Preferences are needed to ensure downloads go the right directory

In [52]:
chromedriver_autoinstaller.install()
#prefs = {"download.default_directory" : "/users/jason/Documents/Github/Ohio-Senate-Funding"};
#options = webdriver.ChromeOptions()
#options.add_experimental_option("prefs",prefs)

In [53]:
#driver = webdriver.Chrome(options=options)
driver = webdriver.Chrome(/chromedriver)
driver.get(ryan_url)
driver.implicitly_wait(5)

The code parses the website HTML, and uses the xpath function to find all elements with the text '.csv.' By viewing the structure of the web page, I know that the first element of this list will be the most recent filing made by the candidate.

In [54]:
links = driver.find_elements_by_xpath("//*[contains(text(), '.csv')]")
ryan_link = links[0].get_attribute('href')
ryan_link

'https://docquery.fec.gov/csv/647/1627647.csv'

If one opens the link above, they will see that the page is essentially a text file that can be downloaded, but because the link does not *initiate* a download, traditional *request* and *read_csv* methods cannot be used.

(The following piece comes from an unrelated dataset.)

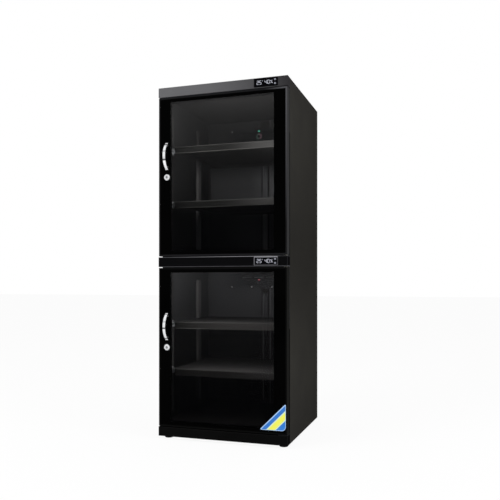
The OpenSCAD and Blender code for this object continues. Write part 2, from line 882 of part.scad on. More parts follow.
// Push button: a cap through the bezel and a stop flange behind it
module display_button(fascia_z, fascia_h, side) {
    z = fascia_z + fascia_h / 2 + side * button_z;
    color("#c9ccd2") place() translate([display_x + button_x, 0, z]) {
        along_y(bezel_y - button_proud, face_back + play) round_rect(button_w, button_h, button_round);
        along_y(face_back + play, face_back + play + button_flange)
            round_rect(button_w + 2 * button_flange, button_h + 2 * button_flange, button_round);
    }
}

function plate_screw_xs() = [for (i = [0 : plate_screw_count - 1])
    i * plate_screw_pitch - plate_screw_left];

// Drying unit, drawn from its centre on the inside of the back panel
module dryer_place(i) {
    place() translate([0, back_in - plate_t, dryer_zs[i]]) children();
}

// The lower unit's plate is turned over, so that its screws lie below the housing
module plate_place(i) {
    dryer_place(i) mirror([0, 0, (1 - dryer_turns[i]) / 2]) children();
}

// Carrier plates with three vent slots each, screwed on along one edge
module dryer_plates() {
    color("#3a3938") for (i = [0, 1]) plate_place(i) difference() {
        block([-plate_w / 2, 0, -plate_near], [plate_w / 2, plate_t, plate_far]);
        for (x = [-1, 0, 1]) translate([x * vent_slot_pitch, 0, dryer_turns[i] * vent_slot_z]) block(
            [-vent_slot_w / 2, -over, -vent_slot_h / 2],
            [vent_slot_w / 2, plate_t + over, vent_slot_h / 2]);
        for (x = plate_screw_xs()) translate([x, 0, plate_screw])
            rod_y(screw_r, -over, plate_t + over);
    }
}

// Heights of the shutter's edges while it is open
function shutter_low() = vent_slot_z - vent_slot_h / 2 - shutter_travel - shutter_edge;
function shutter_high() = vent_slot_z + vent_slot_h / 2 + shutter_bar;

// Housing of the drying unit; two rails inside its front stop the shutter
module dryer_case(i) {
    rail_back = -dryer_d + dryer_wall + play + shutter_t;
    top_rail = shutter_high() + shutter_travel + play;
    color("#252628") dryer_place(i) difference() {
        union() {
            difference() {
                along_y(-dryer_d, 0) round_rect(dryer_w, dryer_h, dryer_round);
                block([-dryer_w / 2 + dryer_wall, -dryer_d + dryer_wall, -dryer_h / 2 + dryer_wall],
                    [dryer_w / 2 - dryer_wall, over, dryer_h / 2 - dryer_wall]);
            }
            for (span = [[shutter_low() - play - dryer_wall / 2, shutter_low() - play],
                [top_rail, dryer_h / 2 - dryer_wall + press]])
                block([-dryer_w / 2 + press, -dryer_d + dryer_wall - press, span[0]],
                    [dryer_w / 2 - press, rail_back, span[1]]);
        }
        for (x = [-1, 0, 1]) translate([x * vent_slot_pitch, 0, vent_slot_z]) block(
            [-vent_slot_w / 2, -dryer_d - over, -vent_slot_h / 2],
            [vent_slot_w / 2, -dryer_d + dryer_wall + over, vent_slot_h / 2]);
        for (z = [red_lamp_z, green_lamp_z]) translate([0, 0, z])
            rod_y(lamp_r, -dryer_d - over, -dryer_d + dryer_wall + over);
    }
}

// Block of desiccant in its cradle on the case's floor
module desiccant_blocks() {
    floor_z = -dryer_h / 2 + dryer_wall;
    block_low = floor_z + cradle_h;
    color("#b9b3a0") for (i = [0, 1]) dryer_place(i) translate([0, -dryer_d / 2, 0]) {
        block([-block_w / 2, -block_d / 2, block_low], [block_w / 2, block_d / 2, block_low + block_h]);
        for (x = [-1, 1]) translate([x * block_w / 3, 0, 0])
            block([-block_d / 2, -block_d / 2, floor_z], [block_d / 2, block_d / 2, block_low]);
    }
}

// Domed lamps in the front of each drying unit: one of them low, one high
module dryer_lamps() {
    color("#35c28b") for (i = [0, 1], z = [red_lamp_z, green_lamp_z]) dryer_place(i)
        translate([0, -dryer_d, z]) {
            rod_y(lamp_r - press, 0, dryer_wall);
            rotate([90, 0, 0]) cylinder(r1 = lamp_r, r2 = lamp_r / 2, h = lamp_proud);
        }
}

// Ring moulding that frames the low lamp
module lamp_rings() {
    color("#6d7274") for (i = [0, 1]) dryer_place(i) translate([0, -dryer_d, ring_z]) difference() {
        rotate([90, 0, 0]) cylinder(r1 = ring_r, r2 = ring_r - chamfer, h = ring_t);
        rod_y(ring_hole_r, -ring_t - over, over);
    }
}

// Shutter: a front and a rear blade with windows, joined at both ends; it lifts to close
module shutter(i) {
    half = dryer_w / 2 - dryer_wall - play;
    front_blade = -dryer_d + dryer_wall + play;
    rear_blade = -play - shutter_t;
    color("#8a8d86") dryer_place(i) difference() {
        union() {
            for (y = [front_blade, rear_blade])
                block([-half, y, shutter_low()], [half, y + shutter_t, shutter_high()]);
            for (x = [-half, half - shutter_t]) block([x, front_blade, shutter_low()],
                [x + shutter_t, rear_blade + shutter_t, shutter_high()]);
        }
        for (x = [-1, 0, 1]) translate([x * vent_slot_pitch, 0, vent_slot_z]) block(
            [-vent_slot_w / 2, front_blade - over, -vent_slot_h / 2],
            [vent_slot_w / 2, rear_blade + shutter_t + over, vent_slot_h / 2]);
    }
}

// Pan heads in front of the carrier plates
module dryer_screws() {
    color("#c4c6c8") for (i = [0, 1]) plate_place(i)
        for (x = plate_screw_xs()) translate([x, 0, plate_screw]) {
            rod_y(screw_r - press, 0, plate_t);
            rotate([90, 0, 0])
                cylinder(r1 = screw_head_r, r2 = screw_head_r - chamfer, h = screw_head_t);
        }
}

// Capsules with three breathing slots each
module humidity_sensors() {
    color("#2b2c2e") for (i = [0, 1]) dryer_place(i) translate([sensor_x, 0, 0]) difference() {
        along_y(-sensor_d, 0) round_rect(sensor_w, sensor_h, dryer_round);
        for (z = [-1, 0, 1]) translate([0, 0, z * sensor_h / 4]) block(
            [-sensor_w / 3, -sensor_d - over, -dryer_wall / 2],
            [sensor_w / 3, -sensor_d / 2, dryer_wall / 2]);
    }
}

function louvre_zs() = [for (i = [0 : louvre_count - 1]) (i - (louvre_count - 1) / 2) * louvre_pitch];

// Louvred covers over the exhaust openings
module vent_covers() {
    color("#2c2b2a") place() for (z = dryer_zs) translate([0, shell_d, z]) difference() {
        union() {
            along_y(0, cover_t) round_rect(cover_w, cover_h, dryer_round);
            for (louvre = louvre_zs()) translate([0, 0, louvre])
                along_x(-louvre_w / 2, louvre_w / 2) polygon([
                    [cover_t, louvre_h / 2], [vent_reach, -louvre_h / 2], [cover_t, -louvre_h / 2]]);
        }
        for (louvre = louvre_zs()) translate([0, 0, louvre])
            along_x(-louvre_w / 2 + cover_t, louvre_w / 2 - cover_t) polygon([
                [-over, louvre_h / 2 - cover_t], [cover_t, louvre_h / 2 - cover_t],
                [vent_reach - cover_t, -louvre_h / 2 - over], [-over, -louvre_h / 2 - over]]);
    }
}

// Mains inlet with three flat pins in its mouth and two screwed ears
module power_inlet() {
    mouth_back = shell_d + inlet_t - inlet_mouth_d;
    color("#0e0e0f") place() translate([inlet_x, 0, inlet_z]) {
        difference() {
            union() {
                along_y(shell_d, shell_d + inlet_t) round_rect(inlet_w, inlet_h, dryer_round);
                block([-inlet_body_w / 2, shell_d + inlet_t - inlet_body_d, -inlet_body_h / 2],
                    [inlet_body_w / 2, shell_d, inlet_body_h / 2]);
            }
            block([-inlet_mouth_w / 2, mouth_back, -inlet_mouth_h / 2],
                [inlet_mouth_w / 2, shell_d + inlet_t + over, inlet_mouth_h / 2]);
            for (x = [-1, 1]) translate([x * inlet_screw, 0, 0])
                rod_y(back_screw_r + press, shell_d - over, shell_d + inlet_t + over);
        }
        for (x = [-1, 0, 1]) translate([x * inlet_pin_x, 0, (abs(x) == 1 ? -1 : 1) * inlet_pin_z])
            block([-inlet_pin_t / 2, mouth_back - press, -inlet_pin_w / 2],
                [inlet_pin_t / 2, mouth_back + inlet_pin_l, inlet_pin_w / 2]);
    }
}

// Supply on the deck's floor: a vented case with a lip all round and two ears
module power_supply() {
    ear = 14;
    rim = 2;
    color("#9b9d9f") place() translate([supply_x, supply_y, deck_bottom + sheet]) {
        difference() {
            union() {
                block([-supply_w / 2, 0, 0], [supply_w / 2, supply_d, supply_h - rim]);
                block([-supply_w / 2 - rim / 2, -rim / 2, supply_h - rim],
                    [supply_w / 2 + rim / 2, supply_d + rim / 2, supply_h]);
                for (s = [-1, 1]) translate([s * supply_w / 2, supply_d / 2, 0])
                    block([-ear, -ear, 0], [ear, ear, rim]);
            }
            for (i = [-3 : 3]) translate([i * ear, -over, supply_h / 2])
                block([-rim, 0, -supply_h / 4], [rim, rim + over, supply_h / 4]);
        }
    }
}

// Pan-head screw that enters along Y from behind
module pan_screw(l) {
    rod_y(back_screw_r, -l, 0);
    rotate([-90, 0, 0]) cylinder(r1 = back_head_r, r2 = back_head_r - chamfer, h = back_head_t);
}

// Screws down both edges of the back panel and in the inlet's ears
module back_screws() {
    color("#6f7173") place() {
        for (z = back_screw_zs(), x = [-1, 1])
            translate([x * (half_w - rear_flange / 2), shell_d, z]) pan_screw(3 * sheet);
        for (x = [-1, 1]) translate([inlet_x + x * inlet_screw, shell_d + inlet_t, inlet_z])
            pan_screw(inlet_t + sheet);
    }
}

left_side_panel();
right_side_panel();
back_panel();
top_panel();
middle_deck();
bottom_panel();
top_fascia();
middle_fascia();
plinth();
rubber_feet();
pilasters();
shelf_clips();
hinge_plates();
hinge_pins();
strike_plates();
display_case(top_fascia_z, top_fascia_h);  // upper_display_case
display_case(middle_fascia_z, middle_fascia_h);  // lower_display_case
display_windows();
display_boards();
dryer_case(0);  // upper_dryer_case
dryer_case(1);  // lower_dryer_case
dryer_plates();
desiccant_blocks();
dryer_lamps();
lamp_rings();
dryer_screws();
humidity_sensors();
vent_covers();
power_inlet();
power_supply();
back_screws();
door_frame(upper_door_z);  // upper_door_frame
door_glass(upper_door_z);  // upper_door_glass
door_gasket(upper_door_z);  // upper_door_gasket
door_handle(upper_door_z);  // upper_door_handle
door_fasteners(upper_door_z);  // upper_door_fasteners
lock_barrel(upper_door_z);  // upper_lock_barrel
hinge_bushes(upper_door_z);  // upper_hinge_bushes
door_frame(lower_door_z);  // lower_door_frame
door_glass(lower_door_z);  // lower_door_glass
door_gasket(lower_door_z);  // lower_door_gasket
door_handle(lower_door_z);  // lower_door_handle
door_fasteners(lower_door_z);  // lower_door_fasteners
lock_barrel(lower_door_z);  // lower_lock_barrel
hinge_bushes(lower_door_z);  // lower_hinge_bushes
lock_plug(upper_door_z);  // upper_lock_plug
lock_cam(upper_door_z);  // upper_lock_cam
lock_plug(lower_door_z);  // lower_lock_plug
lock_cam(lower_door_z);  // lower_lock_cam
display_button(top_fascia_z, top_fascia_h, 1);  // upper_mode_button
display_button(top_fascia_z, top_fascia_h, -1);  // upper_set_button
display_button(middle_fascia_z, middle_fascia_h, 1);  // lower_mode_button
display_button(middle_fascia_z, middle_fascia_h, -1);  // lower_set_button
shelf(shelf_zs()[0]);  // shelf_a
shelf(shelf_zs()[1]);  // shelf_b
shelf(shelf_zs()[2]);  // shelf_c
shelf(shelf_zs()[3]);  // shelf_d
shutter(0);  // upper_shutter
shutter(1);  // lower_shutter
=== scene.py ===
# Camera dry cabinet: finishes, display digits, door sticker, gaskets, light and camera
import bpy
import bmesh
import math
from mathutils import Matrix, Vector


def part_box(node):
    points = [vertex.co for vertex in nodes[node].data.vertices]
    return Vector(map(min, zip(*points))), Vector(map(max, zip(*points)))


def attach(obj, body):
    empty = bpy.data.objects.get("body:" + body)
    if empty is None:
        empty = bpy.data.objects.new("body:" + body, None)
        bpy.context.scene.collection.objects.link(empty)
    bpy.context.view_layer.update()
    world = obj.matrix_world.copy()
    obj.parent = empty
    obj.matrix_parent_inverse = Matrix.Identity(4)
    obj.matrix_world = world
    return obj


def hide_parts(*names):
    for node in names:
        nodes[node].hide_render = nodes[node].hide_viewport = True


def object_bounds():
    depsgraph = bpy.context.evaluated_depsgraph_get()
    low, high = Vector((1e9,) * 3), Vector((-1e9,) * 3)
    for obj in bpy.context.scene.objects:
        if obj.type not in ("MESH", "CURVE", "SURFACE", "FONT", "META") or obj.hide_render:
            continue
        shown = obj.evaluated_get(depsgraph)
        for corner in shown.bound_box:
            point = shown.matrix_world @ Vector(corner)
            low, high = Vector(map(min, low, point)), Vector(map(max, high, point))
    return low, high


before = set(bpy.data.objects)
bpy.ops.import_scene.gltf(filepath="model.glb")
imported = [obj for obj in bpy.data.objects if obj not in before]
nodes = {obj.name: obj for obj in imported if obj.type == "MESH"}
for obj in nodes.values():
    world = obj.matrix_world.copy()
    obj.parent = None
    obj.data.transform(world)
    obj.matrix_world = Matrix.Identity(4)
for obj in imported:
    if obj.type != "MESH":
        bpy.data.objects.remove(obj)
cadLow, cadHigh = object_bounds()
scene = bpy.context.scene
print("frame loaded:", len(nodes), "nodes")

camera = {
    "place": (0.9673, -2.857, 0.7026),
    "turn": 17.99,        # degrees to the left
    "lens": 45.28,
    "sensor": 36,
    "shiftUp": 0.0658,
    "reach": 200,
}


def makeCamera():
    data = bpy.data.cameras.new("photoCamera")
    data.lens = camera["lens"]
    data.sensor_width = camera["sensor"]
    data.shift_y = camera["shiftUp"]
    data.clip_end = camera["reach"]
    obj = bpy.data.objects.new("photoCamera", data)
    obj.location = camera["place"]
    obj.rotation_euler = (math.radians(90), 0, math.radians(camera["turn"]))
    scene.collection.objects.link(obj)
    scene.camera = obj


makeCamera()
scene.view_settings.view_transform = "Standard"
print("camera ready")


# a colour written as on screen, turned into the numbers that Blender works with
def tone(code):
    parts = [int(code[i:i + 2], 16) / 255 for i in (1, 3, 5)]
    return tuple(p / 12.92 if p < 0.04045 else ((p + 0.055) / 1.055) ** 2.4 for p in parts) + (1.0,)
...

So, the driver.get() method is used to initiate the download into the directory specified earlier.

In [55]:
ryan_file = ryan_link[ryan_link.rfind('/')+1:]
driver.get(ryan_link)

while not os.path.exists('/users/jason/Documents/Github/Ohio-Senate-Funding/{}'.format(ryan_file)):
    time.sleep(1)

Now, the code repeats all of the above steps for the next candidates data.

In [56]:
driver.get(vance_url)
driver.implicitly_wait(5)

In [57]:
links = driver.find_elements_by_xpath("//*[contains(text(), '.csv')]")
vance_link = links[0].get_attribute('href')
vance_link

'https://docquery.fec.gov/csv/061/1628061.csv'

In [58]:
vance_file = vance_link[vance_link.rfind('/')+1:]
driver.get(vance_link)

while not os.path.exists('/users/jason/Documents/Github/Ohio-Senate-Funding/{}'.format(vance_file)):
    time.sleep(1)

# Selenium is no longer needed
driver.close()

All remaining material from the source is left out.